Aceh adalah satu-satunya provinsi di Indonesia yang menerapkan syariat Islam. Pemerintah Pusat memberikan penerapan hukum Islam tersebut, untuk meredam tuntutan pisahnya Aceh dari Indonesia pasca konflik berkepanjangan antara Gerakan Aceh Merdeka (GAM) dan Pemerintah Indonesia yang diakhiri melalui perundingan di Helsinki Finlandia, pada 15 Agustus 2005.

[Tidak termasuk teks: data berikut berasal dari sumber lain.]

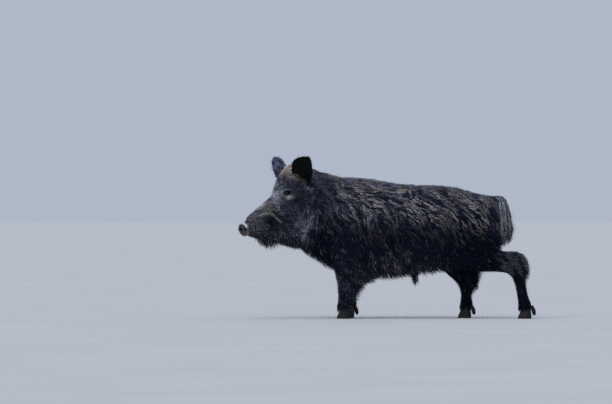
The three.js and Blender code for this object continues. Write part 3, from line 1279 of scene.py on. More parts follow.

Sebelumnya mantan Gubernur Aceh Irwandi Yusuf sempat mewacanakan memindahkan eksekusi cambuk dari yang selama ini dilakukan di tempat terbuka, ke dalam areal penjara yang tertutup, untuk menghindari kecaman internasional yang menilai hukuman tersebut tidak pantas untuk dilihat anak-anak.
Namun sejak Irwandi menjalani hukuman penjara karena kasus korupsi, hal itu belum terwujud dan masih dibahas oleh pemerintah Aceh dan DPR Aceh.